The famed Barry Taff visited the area the film is based on and experienced fugues, fainted several times, saw inanimate objects move and became ill after many visits. Taff wrote that the whole area is a "positive magnetic anomaly", which can not be explained by him nor the USGS. He also stated that the area the film is set was considered by Natives to be sacred. He also stated that it is very much haunted.

The characters decide to go into the murder house on the anniversary of the killings, and find themselves sort of reliving the killings.
That's all I'm going to say on it, although I have read more from the reviews, and btw, I have yet to see a bad review of this movie!
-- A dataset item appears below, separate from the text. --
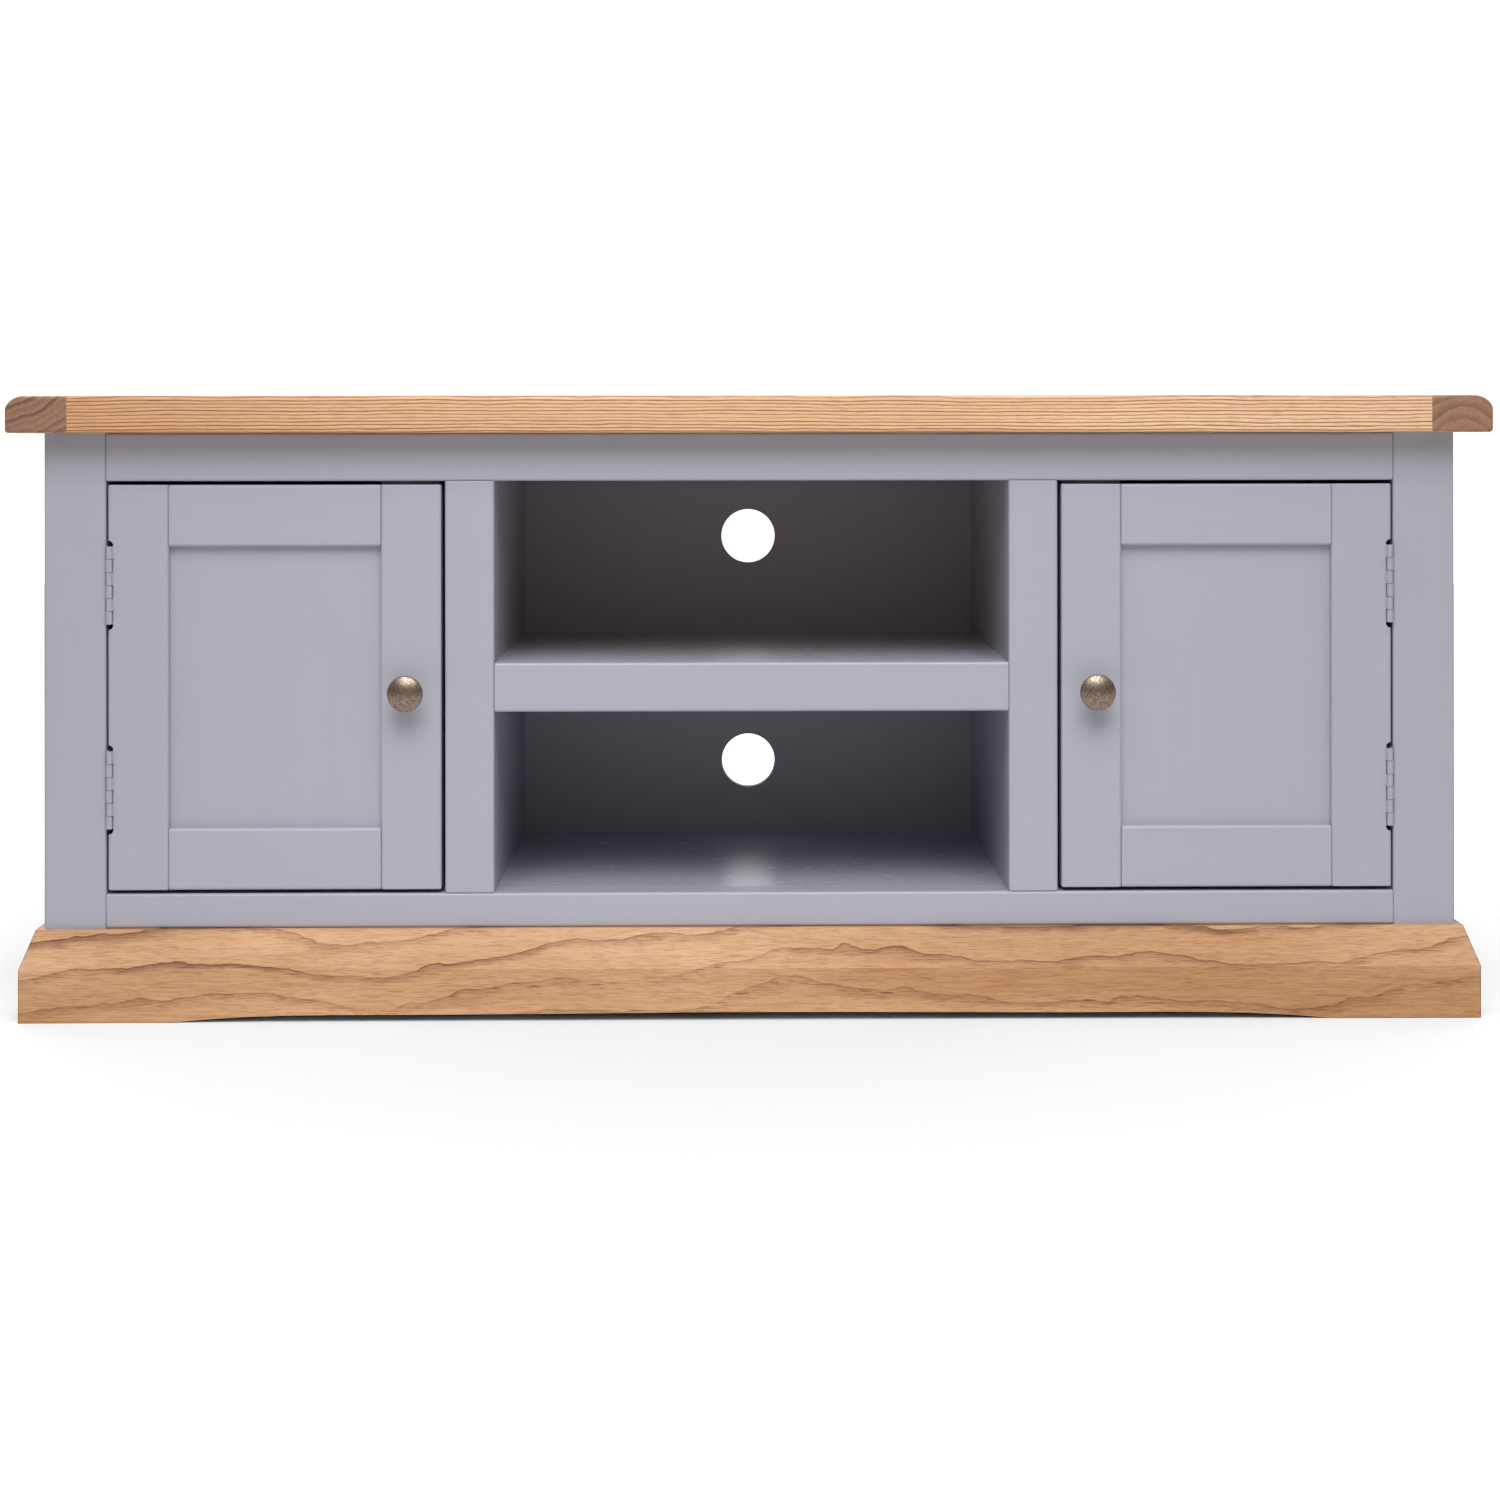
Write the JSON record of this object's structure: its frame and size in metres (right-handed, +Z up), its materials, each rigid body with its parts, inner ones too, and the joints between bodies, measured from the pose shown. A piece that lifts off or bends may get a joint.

On the murder house itself:
Other people who lived there:
Before the Manson murder
Built for French actress Michele Morgan in 1944.
Cary Grant and Dyan Cannon
Henry Fonda
George Chakris
Mark Lindsey
Paul Revere and the Raiders
Samantha Eggar
Olivia Hussey
Terry Melcher (Doris Day's son)
Candice Bergen
After the murders the owner of the property, Rudi Altobelli lived in the house for the next 20 years, and as he said on 20/20, he felt "safe, secure, love and beauty" for those years. Mr. Altobelli sold the property for 1.6 million dollars.

According to Wikipedia:

"The final resident of the original house was the musician Trent Reznor of Nine Inch Nails. Reznor began renting the house in 1992 and had a recording studio built inside.[6] This studio, dubbed Pig (sometimes called Le Pig) in a reference to murderer Susan Atkins writing "Pig" in Tate's blood on the front door of the house, was the site of recording sessions for Nine Inch Nails' 1992 EP Broken and 1994 album The Downward Spiral as well as Marilyn Manson's 1994 debut album Portrait of an American Family.[6] Reznor moved out of the house in December 1993, later explaining that "there was too much history in that house for me to handle.""


After Reznor left, the house was torn down in 1994, a new mansion constructed in its place which in no way resembles the original. The address has also been changed.

So, do you want to see a frightening film that is based on actual events?
House at the end of the drive. See it!